To Mitchell the act of hunting is crucial, not the act of killing. He quotes, with approval, Ortega y Gasset: "To the sportsman, the death of the game is not what interests him; that is not his purpose. What interests him is everything he had to do to achieve that death—that is, the hunt.... To sum up, one does not hunt in order to kill; on the contrary, one kills in order to have hunted."

Obviously, there are those of sincere and deeply held views who simply cannot accept that argument; Mitchell himself, while hunting for the first time in many years, could not pull the trigger at the moment of decision. Yet the essential points he makes seem to me (and I have never hunted) accurate: that hunting is not inherently "evil"; that its roots are deep in our history and culture; that most of those who engage in it do so out of honorable motives.

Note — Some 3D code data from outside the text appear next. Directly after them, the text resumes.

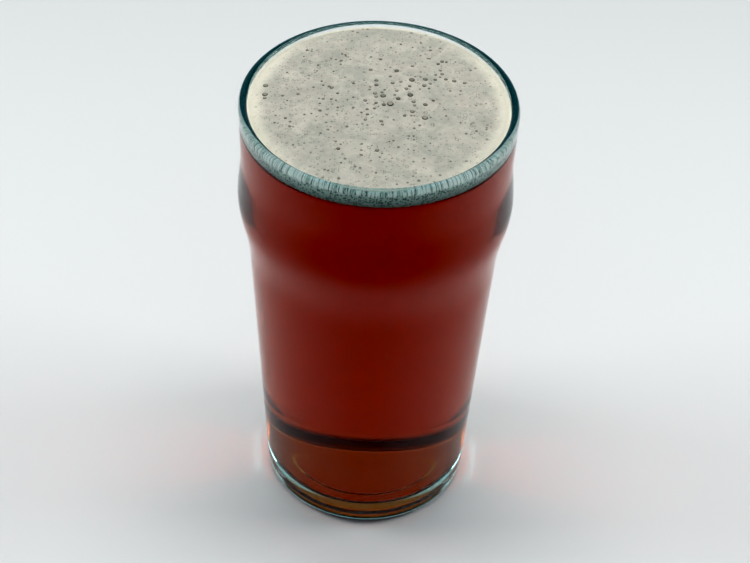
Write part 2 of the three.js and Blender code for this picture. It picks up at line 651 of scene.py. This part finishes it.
def ale_foam(foam):
    """A dense head of fine bubbles.

    It is matt and creamy, with soft hollows, open pores and the outlines of small bubbles. The pores
    and outlines are painted shade: dark spots and rings where the surface has no holes. It is whiter
    where it climbs the wall and towards the two sides that face the side softboxes: painted light.
    Against the glass its bubbles show one by one, lifted towards the lace colour at the two sides,
    also painted light. Light spreads a millimetre or two inside it. The grain and the pores are
    coarser than the finest real ones.
    """
    material, tree = new_material("Ale foam")
    place = add_node(tree, "ShaderNodeTexCoord").outputs["Object"]
    white = add_node(tree, "ShaderNodeAttribute", attribute_name="white").outputs["Fac"]
    wall = add_node(tree, "ShaderNodeAttribute", attribute_name="wall").outputs["Fac"]
    layers = (
        (cloudy(tree, place, 10 * MM, 0.3, 0.7), foam.cream),
        (cloudy(tree, place, 6 * MM, 0.45, 0.7, 0.5), foam.blush),
        (cloudy(tree, place, 3.5 * MM, 0.45, 0.8, 0.25), foam.bright),
        # Painted shade: dark pores and bubble outlines, for shade in holes the surface doesn't have
        (open_pores(tree, place, 0.7 * MM, 0.5, 2.0, 0.35), foam.pore_and_ring_shade),
        (open_pores(tree, place, 1.5 * MM, 0.4, 3.0, 0.65), foam.pore_and_ring_shade),
        (bubble_outlines(tree, place, 2.3 * MM, 0.32, 0.07, 0.4), foam.pore_and_ring_shade),
        # Painted light: the climbing edge and the two sides, from the white attribute
        (white, foam.bright),
    )
    tone = with_alpha(foam.shade)
    for share, layer in layers:
        tone = add_node(
            tree, "ShaderNodeMix", {0: share, 6: tone, 7: with_alpha(layer)}, data_type="RGBA"
        ).outputs[2]
    tone = add_node(
        tree,
        "ShaderNodeMix",
        {0: wall, 6: tone, 7: foam_against_glass(tree, place, white, foam)},
        data_type="RGBA",
    )
    grain = add_node(tree, "ShaderNodeTexVoronoi", {"Vector": place, "Scale": 1 / (0.45 * MM)})
    bump = add_node(
        tree,
        "ShaderNodeBump",
        {"Height": grain.outputs["Distance"], "Strength": 0.35, "Distance": 0.08 * MM},
    )
    skin = add_node(
        tree,
        "ShaderNodeBsdfPrincipled",
        {
            "Base Color": tone.outputs[2],
            "Normal": bump.outputs["Normal"],
            "Roughness": 0.55,
            "IOR": 1.34,
            "Subsurface Weight": 0.5,
            "Subsurface Radius": (0.85, 1.0, 0.95),
            "Subsurface Scale": 1.8 * MM,
        },
    )
    add_node(tree, "ShaderNodeOutputMaterial", {"Surface": skin.outputs[0]})
    return material


def bubble_film(foam):
    """The wet skin of single large bubbles: glossy, with a ring of painted shade where the skin stands
    steep and painted shade in the middles of some.
    """
    material, tree = new_material("Bubble film")
    from_middle = add_node(tree, "ShaderNodeAttribute", attribute_name="from_middle")
    middle_shade = add_node(tree, "ShaderNodeAttribute", attribute_name="middle_shade")
    middle = add_node(
        tree,
        "ShaderNodeMix",
        {0: middle_shade.outputs["Fac"], 6: with_alpha(foam.film), 7: with_alpha(foam.pore_and_ring_shade)},
        data_type="RGBA",
    )
    # Painted shade: the rim of each bubble is darkened where its skin stands steep
    edge = add_node(
        tree,
        "ShaderNodeMapRange",
        {"Value": from_middle.outputs["Fac"], "From Min": 0.6, "From Max": 0.9},
    )
    ring = add_node(
        tree,
        "ShaderNodeMix",
        {0: edge.outputs["Result"], 6: middle.outputs[2], 7: with_alpha(foam.pore_and_ring_shade)},
        data_type="RGBA",
    )
    skin = add_node(
        tree,
        "ShaderNodeBsdfPrincipled",
        {"Base Color": ring.outputs[2], "Roughness": 0.12, "IOR": 1.34},
    )
    add_node(tree, "ShaderNodeOutputMaterial", {"Surface": skin.outputs[0]})
    return material


def matt_table():
    """White laminate with a matt press finish, which shows only soft shadows."""
    material, tree = new_material("Matt white laminate")
    skin = add_node(
        tree,
        "ShaderNodeBsdfPrincipled",
        {"Base Color": with_alpha(linear("#e6e5e5")), "Roughness": 0.6, "IOR": 1.5},
    )
    add_node(tree, "ShaderNodeOutputMaterial", {"Surface": skin.outputs[0]})
    return material


# ---------------------------------------------------------------------------
# Operators: one for each piece and one for the stage
# ---------------------------------------------------------------------------


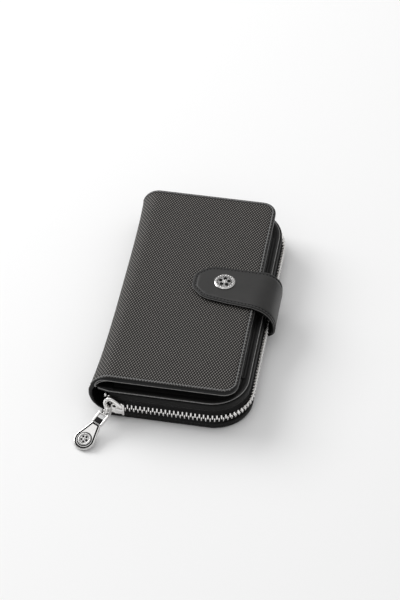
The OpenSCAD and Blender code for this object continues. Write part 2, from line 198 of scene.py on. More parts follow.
def panel(name, corners, thick, surface, materials, edge=0.7, step=4.0, cut=False, groove=None, relief=None,
          arc_steps=10, uv_start=0.0):
    """A panel with rounded edges. Corners are (s, y, radius) counter-clockwise, surface maps
    (s, y, height) to space. The materials are for the top, the edge and the underside. A groove has its
    inset, half its width, its depth and its material's place in the list."""
    half = thick / 2
    rim_index, under_index = min(1, len(materials) - 1), 2 if len(materials) > 2 else 0
    phis = [math.radians(a) for a in (0, 22.5, 45, 67.5, 90)]
    top = [(edge * (1 - math.cos(p)), half * math.sin(p)) for p in phis]
    bottom = [(d, -h) for d, h in top[1:]]
    painted = len(top) - 1
    if groove:
        at, wide, deep, groove_index = groove
        top += [(at - wide, half), (at - wide / 3, half - deep), (at + wide / 3, half - deep), (at + wide, half)]
    flat, faces, indices = [], [], []

    def add_ring(d, h):
        start = len(flat)
        pts = ring(corners, d, step, cut, arc_steps)
        flat.extend((p.x, p.y, h) for p in pts)
        return list(range(start, start + len(pts)))

    def strip(a, b, index):
        n = len(a)
        for i in range(n - 1 if cut else n):
            j = (i + 1) % n
            faces.append([a[i], a[j], b[j], b[i]])
            indices.append(index)

    def fill(last, h, index):
        boundary = [Vector(flat[i][:2]) for i in last]
        bridge = []
        if cut:
            a, b = boundary[-1], boundary[0]
            parts = max(1, round((b - a).length / step))
            bridge = [a.lerp(b, k / parts) for k in range(1, parts)]
        points, tris = fill_points(boundary + bridge, step)
        start = len(flat)
        flat.extend((p.x, p.y, h) for p in points[len(last):])
        ids = last + list(range(start, start + len(points) - len(last)))
        for t in tris:
            faces.append([ids[i] for i in t])
            indices.append(index)
        return ids[len(last):len(last) + len(bridge)]

    tops = [add_ring(d, h) for d, h in top]
    bottoms = [tops[0]] + [add_ring(d, h) for d, h in bottom]
    for k in range(len(tops) - 1):
        strip(tops[k], tops[k + 1], rim_index if k < painted else groove_index if k > painted else 0)
    for k in range(len(bottoms) - 1):
        strip(bottoms[k], bottoms[k + 1], rim_index)
    bridge_top = fill(tops[-1], top[-1][1], 0)
    bridge_bottom = fill(bottoms[-1], -half, under_index)
    if cut:
        cap = [r[0] for r in tops] + bridge_top[::-1] + [r[-1] for r in tops[::-1]]
        cap += [r[-1] for r in bottoms[1:]] + bridge_bottom + [r[0] for r in bottoms[:0:-1]]
        faces.append(cap)
        indices.append(0)
    verts = [surface(s, y, h + (relief(s, y) if relief else 0)) for s, y, h in flat]
    return make_object(name, verts, faces, materials, [(s + uv_start, y) for s, y, _ in flat], indices)


def quads(rows, n):
    """Faces between neighbouring closed rows of n points."""
    return [[k + i, k + (i + 1) % n, k + n + (i + 1) % n, k + n + i]
            for k in range(0, (rows - 1) * n, n) for i in range(n)]


def sweep(name, profile, frames, materials, inner=()):
    """A closed profile of (a, b) carried along frames of (origin, axis a, axis b). The profile's sides
    listed in inner take the second material."""
    n, verts, uvs = len(profile), [], []
    girth = [0.0]
    for p, q in zip(profile, profile[1:]):
        girth.append(girth[-1] + math.dist(p, q))
    along = 0.0
    for k, (o, a, b) in enumerate(frames):
        if k:
            along += (o - frames[k - 1][0]).length
        verts += [o + a * u + b * v for u, v in profile]
        uvs += [(along, u) for u in girth]
    count = len(verts)
    faces = quads(len(frames), n) + [list(range(n)), list(range(count - n, count))]
    indices = [1 if i in inner else 0 for i in range(n)] * (len(frames) - 1)
    return make_object(name, verts, faces, materials, uvs, indices + [0, 0])


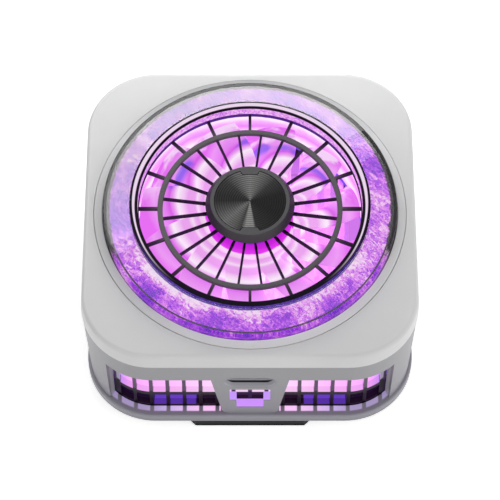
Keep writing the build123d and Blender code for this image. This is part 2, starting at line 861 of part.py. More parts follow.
def make_magnets():
    # Ring of separate curved magnets
    floor = tray_z - magnet_ring_height - magnet_pocket_gap
    ring = Circle(magnet_ring_inner + magnet_ring_width) - Circle(magnet_ring_inner)
    half = math.pi / magnet_count
    reach = 2 * magnet_ring_inner
    inset = magnet_gap / 2
    sector = make_face(Polyline(
        (inset, 0), (reach * math.cos(half) + inset, -reach * math.sin(half)),
        (reach * math.cos(half) + inset, reach * math.sin(half)), close=True))
    magnet = extrude(Pos(0, 0, floor) * (ring & sector), magnet_ring_height)
    return around(magnet, magnet_count)


def make_contact_pad():
    pad = extrude(octagon(), pad_height)
    pad = fillet(pad.edges().filter_by(Axis.Z), foot_edge_round)
    return pad - cylinder(cold_radius + pad_hole_gap, -overrun, pad_height + overrun)


def make_port_shell():
    # Folded metal shell of the charging port
    inside = stadium(port_width - 2 * port_wall, port_height - 2 * port_wall)
    face = stadium(port_width, port_height) - inside
    shell = extrude(Pos(0, port_face + port_depth, 0) * face, port_depth)
    back = Pos(0, port_face + port_depth, 0) * stadium(port_width - port_wall, port_height - port_wall)
    return shell + extrude(back, port_wall)


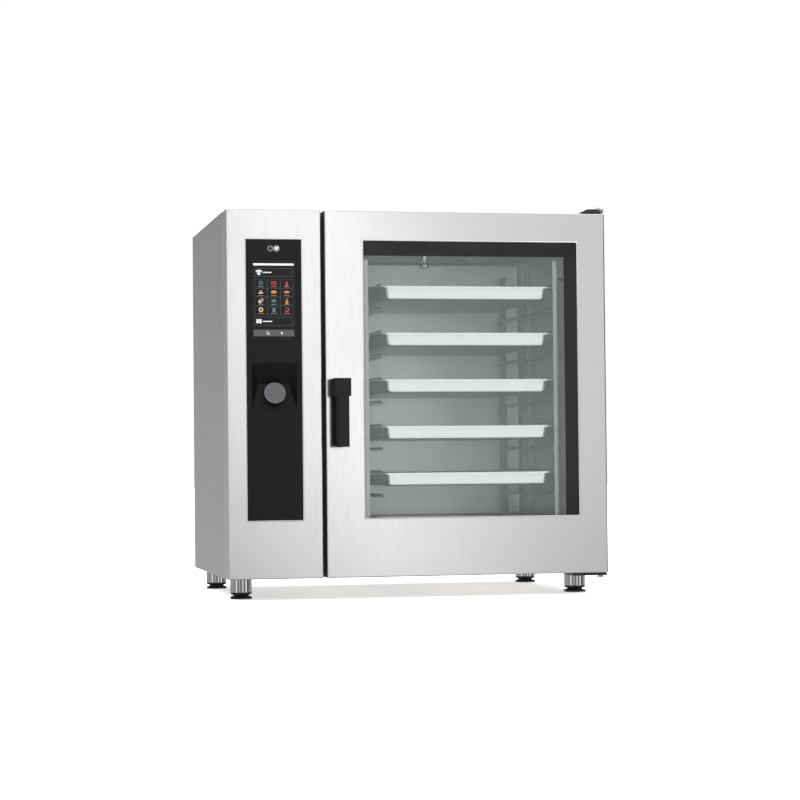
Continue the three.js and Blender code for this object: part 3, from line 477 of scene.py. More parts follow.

Along the way to that conclusion Mitchell introduces us to a number of engaging characters and several beautiful places. He explores the history of hunting in America with care, and he raises ethical and philosophical issues with admirable objectivity. He also makes the useful point that the debates over hunting and gun control are entirely separate matters and that confusing them only muddies the waters.

There are no muddy waters in The Hunt. The book is clear, fair and persuasive. Mitchell asks only that the reader bring to his subject what he did: an open mind.